» THE TASK: Locate all lines with the word "between" and copy them out.

Parts and joints as JSON

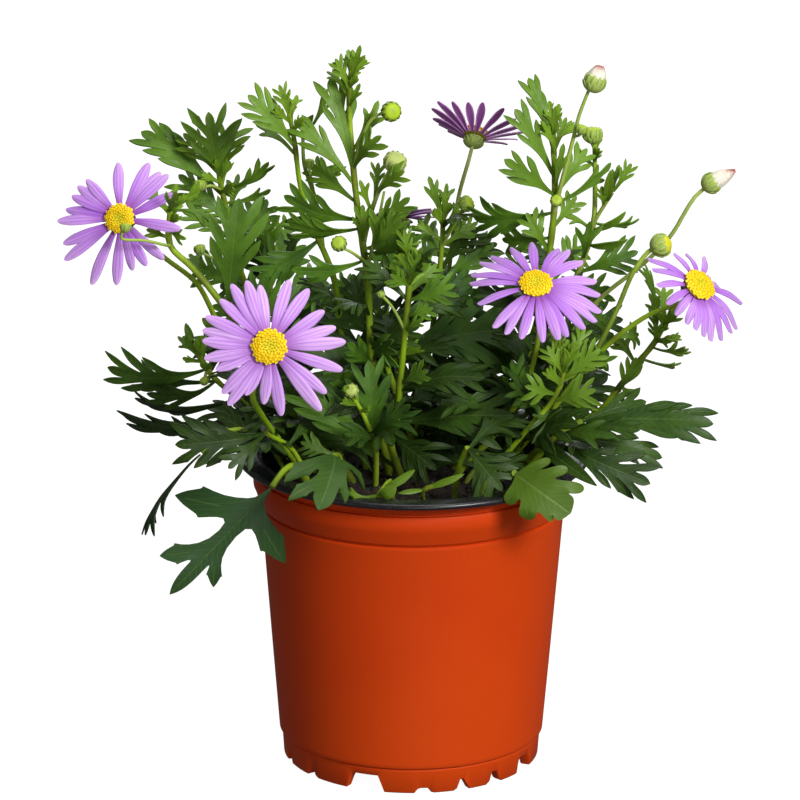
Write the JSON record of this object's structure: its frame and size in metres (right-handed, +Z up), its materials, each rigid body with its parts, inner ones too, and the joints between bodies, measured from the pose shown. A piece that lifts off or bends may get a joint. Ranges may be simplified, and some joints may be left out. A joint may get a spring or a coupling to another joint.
{
  "type": "potted swan river daisy",
  "caption": "Flowering daisy plant with lilac petals, yellow discs and feathery cut leaves, standing in a round plastic nursery pot with feet.",
  "frame": {"origin": "on the surface the pot stands on, under the middle of the whole plant's width and depth", "axes": "+Z up, +X to the right as the plant is seen in the picture, -Y towards the viewer"},
  "size_m": [0.1999, 0.1372, 0.2199],
  "materials": {
    "pot_plastic": "satin orange outside, with a glossy black rolled rim and a black inside",
    "soil": "dark brown crumbly potting soil",
    "foliage": "mid green leaves and yellow-green stems with fine hairs, slightly satin",
    "petal": "soft lilac, paler along the tip and deeper purple at the root, matte",
    "disc": "yellow florets, open round the edge and closed in the middle, matte",
    "bud_tip": "pinkish white petal tips, matte"
  },
  "bodies": {
    "root": {"pot": "pot_plastic", "soil": "soil", "leaf_curled": "foliage", "leaf_drooping_left": "foliage", "leaf_edge_left": "foliage", "leaf_front_left": "foliage", "leaf_over_rim_front": "foliage", "leaf_rim_front_right": "foliage", "leaf_rim_right": "foliage", "leaf_yellow_strap": "foliage", "stalk_back_flower": "foliage", "stalk_centre_flower": "foliage", "stalk_cup_bud": "foliage", "stalk_front_flower": "foliage", "stalk_left_flower": "foliage", "stalk_pink_bud": "foliage", "stalk_right_flower": "foliage", "stalk_top_flower": "foliage", "stem_back_centre": "foliage", "stem_back_left": "foliage", "stem_back_middle": "foliage", "stem_back_right": "foliage", "stem_centre": "foliage", "stem_dark_centre": "foliage", "stem_front_bud": "foliage", "stem_left_fan": "foliage", "stem_left_shoot": "foliage", "stem_light_shoot": "foliage", "stem_low_left": "foliage", "stem_low_right": "foliage", "stem_right_bud": "foliage", "stem_right_shoot": "foliage", "stem_right_tall": "foliage", "stem_tall": "foliage", "stem_upper_left": "foliage", "petals_back": "petal", "petals_centre": "petal", "petals_front": "petal", "petals_left": "petal", "petals_right": "petal", "petals_top": "petal", "disc_back": "disc", "disc_centre": "disc", "disc_front": "disc", "disc_left": "disc", "disc_right": "disc", "disc_top": "disc", "tip_cup_bud": "disc", "tip_pink_bud": "bud_tip", "tip_tall_bud": "bud_tip"}
  },
  "joints": []
}
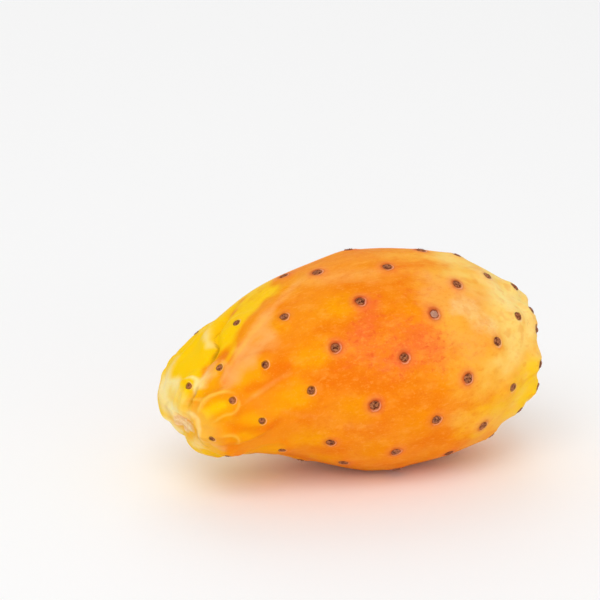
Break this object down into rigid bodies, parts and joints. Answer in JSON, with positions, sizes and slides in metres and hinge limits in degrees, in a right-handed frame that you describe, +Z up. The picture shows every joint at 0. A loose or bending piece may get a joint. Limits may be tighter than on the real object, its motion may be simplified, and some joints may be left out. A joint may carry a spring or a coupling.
{
  "type": "prickly pear fruit",
  "caption": "Whole ripe prickly pear fruit lying on its side, with a bent neck, stem scar, felt areoles on low swellings and a dished crown.",
  "frame": {"origin": "middle of the fruit's box, on the surface that it rests on", "axes": "+Z up, +X from the stem end to the crown, -Y the side that faces the camera"},
  "size_m": [0.0912, 0.051, 0.0495],
  "materials": {
    "rind": "waxy smooth fruit rind, orange with a yellow neck, paler to the crown",
    "areoles": "dry brown felt with short barbed bristles"
  },
  "bodies": {
    "root": {"fruit": "rind"}
  },
  "joints": []
}
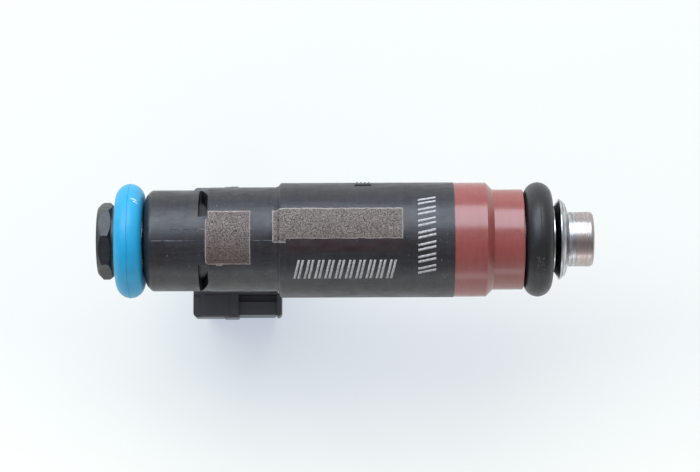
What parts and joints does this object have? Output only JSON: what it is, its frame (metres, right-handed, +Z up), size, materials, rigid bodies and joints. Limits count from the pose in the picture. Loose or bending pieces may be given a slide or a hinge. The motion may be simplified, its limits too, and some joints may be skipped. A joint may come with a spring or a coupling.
{
  "type": "fuel injector",
  "caption": "Top-feed solenoid fuel injector with rail and manifold O-rings, a two-blade side connector, retaining clip slots and a spring-closed ball valve that lifts.",
  "frame": {"origin": "on the injector's axis, at the centre of the manifold O-ring (the lower one, by the nozzle)", "axes": "+X along the injector's axis from the fuel rail end to the nozzle, +Z up, and the electrical connector's mouth faces -Z; +Y completes a right-handed frame"},
  "size_m": [0.0631, 0.0176, 0.0333],
  "materials": {
    "cap_plastic": "moulded",
    "blue_rubber": "smooth",
    "black_plastic": "moulded, glass-filled",
    "red_brown_plastic": "moulded",
    "black_rubber": "smooth",
    "polished_steel": "polished",
    "turned_steel": "turned",
    "plated_steel": "plated",
    "tinned_brass": "tinned",
    "filter_plastic": "moulded",
    "screen_mesh": "woven",
    "bobbin_plastic": "moulded",
    "copper_wire": "enamelled",
    "spring_steel": "drawn"
  },
  "bodies": {
    "injector_body": {"inlet_cap": "cap_plastic", "upper_o_ring": "blue_rubber", "overmold": "black_plastic", "lower_sleeve": "red_brown_plastic", "lower_o_ring": "black_rubber", "o_ring_retainer": "polished_steel", "valve_body": "turned_steel", "terminal_1": "tinned_brass", "terminal_2": "tinned_brass", "filter_frame": "filter_plastic", "filter_screen": "screen_mesh", "inlet_tube": "turned_steel", "pole_piece": "turned_steel", "valve_shell": "turned_steel", "coil_bobbin": "bobbin_plastic", "coil_winding": "copper_wire", "flux_washer": "turned_steel", "coil_housing": "plated_steel", "coil_lead_1": "copper_wire", "coil_lead_2": "copper_wire", "ball_guide": "turned_steel", "valve_seat": "polished_steel", "seat_seal": "black_rubber", "orifice_plate": "polished_steel", "backup_ring": "turned_steel", "adjusting_tube": "turned_steel", "return_spring": "spring_steel"},
    "needle": {"armature": "turned_steel", "armature_tube": "turned_steel", "valve_ball": "polished_steel"}
  },
  "joints": [
    {"name": "needle_lift", "type": "slide", "parent": "injector_body", "child": "needle", "axis": [-1, 0, 0], "range_m": [0, 0.0001], "stiffness_N_per_m": 1500, "springref_m": -0.002, "deforming": ["return_spring"]}
  ]
}
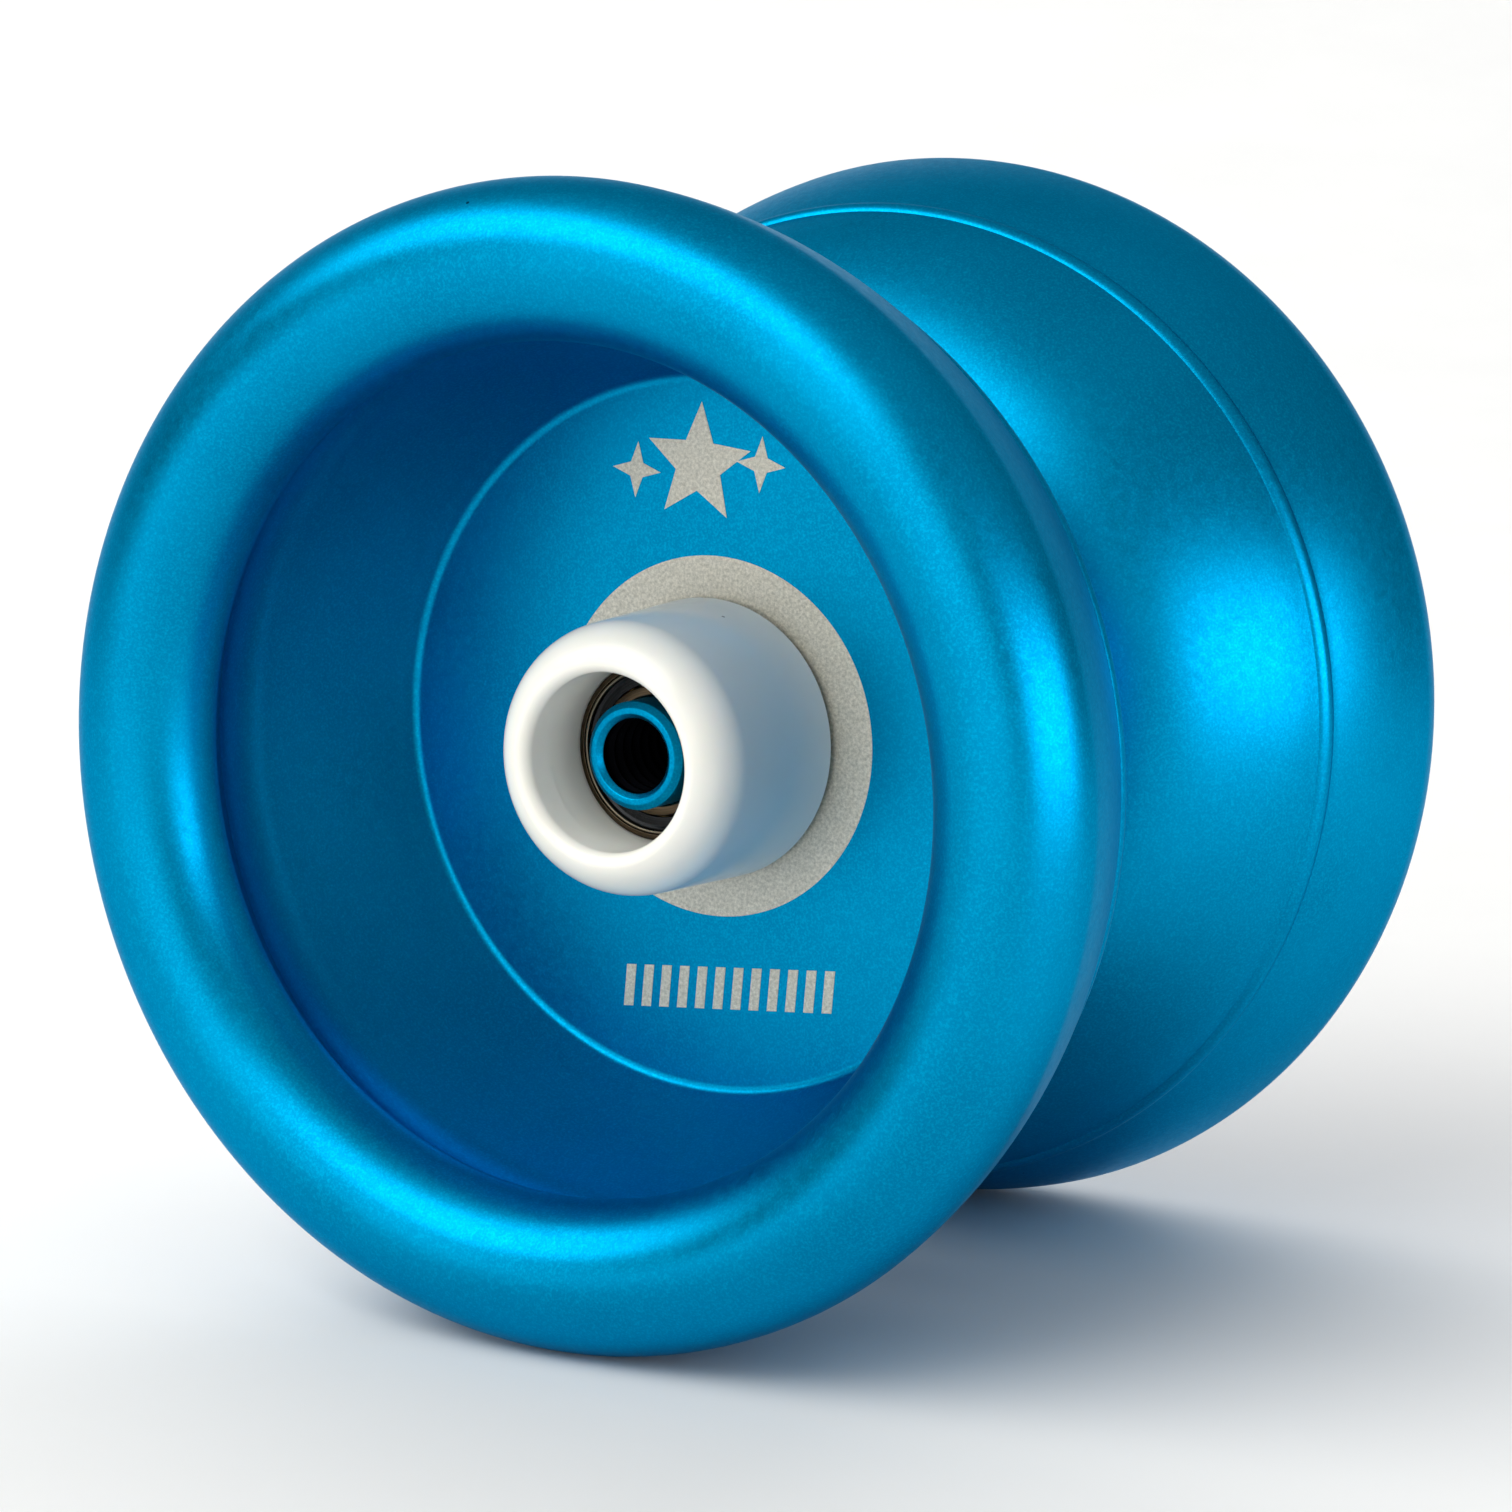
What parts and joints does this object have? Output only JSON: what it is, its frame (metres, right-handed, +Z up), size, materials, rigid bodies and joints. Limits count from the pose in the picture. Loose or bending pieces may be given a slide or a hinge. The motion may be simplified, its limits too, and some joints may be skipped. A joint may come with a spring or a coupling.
{
  "type": "yo yo",
  "caption": "Metal yo yo with wide dished halves on a ball bearing and a freely spinning white finger stack on a post in each cup.",
  "frame": {"origin": "centre of the yo yo, on the spin axis midway between the halves", "axes": "+Y along the spin axis from the front half to the back half, +Z up, standing on its two rims"},
  "size_m": [0.05, 0.0408, 0.05],
  "materials": {
    "anodised_aluminium": "bead-blasted, anodised blue",
    "white_plastic": "smooth turned acetal, satin gloss",
    "race_steel": "ground",
    "ball_steel": "polished",
    "cage": "stamped",
    "shield_steel": "stamped",
    "clip_wire": "drawn wire",
    "silicone": "matte",
    "axle_steel": "blackened"
  },
  "bodies": {
    "halves": {"half_front": "anodised_aluminium", "half_back": "anodised_aluminium", "axle_screw": "axle_steel", "response_pad_front": "silicone", "response_pad_back": "silicone", "bearing_inner_race": "race_steel", "stack_front_bearing_inner_race": "race_steel", "stack_back_bearing_inner_race": "race_steel"},
    "bearing_outer": {"bearing_outer_race": "race_steel", "bearing_shield_front": "shield_steel", "bearing_shield_back": "shield_steel", "bearing_clip_front": "clip_wire", "bearing_clip_back": "clip_wire"},
    "bearing_cage": {"bearing_cage": "cage", "bearing_ball_1": "ball_steel", "bearing_ball_2": "ball_steel", "bearing_ball_3": "ball_steel", "bearing_ball_4": "ball_steel", "bearing_ball_5": "ball_steel", "bearing_ball_6": "ball_steel", "bearing_ball_7": "ball_steel", "bearing_ball_8": "ball_steel", "bearing_ball_9": "ball_steel", "bearing_ball_10": "ball_steel"},
    "stack_front": {"stack_front_shell": "white_plastic", "stack_front_bearing_outer_race": "race_steel", "stack_front_bearing_shield_front": "shield_steel", "stack_front_bearing_shield_back": "shield_steel", "stack_front_bearing_clip_front": "clip_wire", "stack_front_bearing_clip_back": "clip_wire"},
    "stack_front_cage": {"stack_front_bearing_cage": "cage", "stack_front_bearing_ball_1": "ball_steel", "stack_front_bearing_ball_2": "ball_steel", "stack_front_bearing_ball_3": "ball_steel", "stack_front_bearing_ball_4": "ball_steel", "stack_front_bearing_ball_5": "ball_steel", "stack_front_bearing_ball_6": "ball_steel", "stack_front_bearing_ball_7": "ball_steel", "stack_front_bearing_ball_8": "ball_steel", "stack_front_bearing_ball_9": "ball_steel"},
    "stack_back": {"stack_back_shell": "white_plastic", "stack_back_bearing_outer_race": "race_steel", "stack_back_bearing_shield_front": "shield_steel", "stack_back_bearing_shield_back": "shield_steel", "stack_back_bearing_clip_front": "clip_wire", "stack_back_bearing_clip_back": "clip_wire"},
    "stack_back_cage": {"stack_back_bearing_cage": "cage", "stack_back_bearing_ball_1": "ball_steel", "stack_back_bearing_ball_2": "ball_steel", "stack_back_bearing_ball_3": "ball_steel", "stack_back_bearing_ball_4": "ball_steel", "stack_back_bearing_ball_5": "ball_steel", "stack_back_bearing_ball_6": "ball_steel", "stack_back_bearing_ball_7": "ball_steel", "stack_back_bearing_ball_8": "ball_steel", "stack_back_bearing_ball_9": "ball_steel"}
  },
  "joints": [
    {"name": "bearing_spin", "type": "hinge", "parent": "halves", "child": "bearing_outer", "pos_m": [0, 0, 0], "axis": [0, 1, 0], "continuous": true},
    {"name": "bearing_cage_spin", "type": "hinge", "parent": "halves", "child": "bearing_cage", "pos_m": [0, 0, 0], "axis": [0, 1, 0], "continuous": true},
    {"name": "stack_front_spin", "type": "hinge", "parent": "halves", "child": "stack_front", "pos_m": [0, -0.00801, 0], "axis": [0, 1, 0], "continuous": true},
    {"name": "stack_front_cage_spin", "type": "hinge", "parent": "halves", "child": "stack_front_cage", "pos_m": [0, -0.00801, 0], "axis": [0, 1, 0], "continuous": true},
    {"name": "stack_back_spin", "type": "hinge", "parent": "halves", "child": "stack_back", "pos_m": [0, 0.00801, 0], "axis": [0, 1, 0], "continuous": true},
    {"name": "stack_back_cage_spin", "type": "hinge", "parent": "halves", "child": "stack_back_cage", "pos_m": [0, 0.00801, 0], "axis": [0, 1, 0], "continuous": true}
  ],
  "couplings": [
    {"joint": "bearing_cage_spin", "follows": "bearing_spin", "ratio": 0.5834},
    {"joint": "stack_front_cage_spin", "follows": "stack_front_spin", "ratio": 0.5787},
    {"joint": "stack_back_cage_spin", "follows": "stack_back_spin", "ratio": 0.5787}
  ]
}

» ANSWER:
Write the JSON record of this object's structure: its frame and size in metres (right-handed, +Z up), its materials, each rigid body with its parts, inner ones too, and the joints between bodies, measured from the pose shown. A piece that lifts off or bends may get a joint. Ranges may be simplified, and some joints may be left out. A joint may get a spring or a coupling to another joint.
  "frame": {"origin": "centre of the yo yo, on the spin axis midway between the halves", "axes": "+Y along the spin axis from the front half to the back half, +Z up, standing on its two rims"},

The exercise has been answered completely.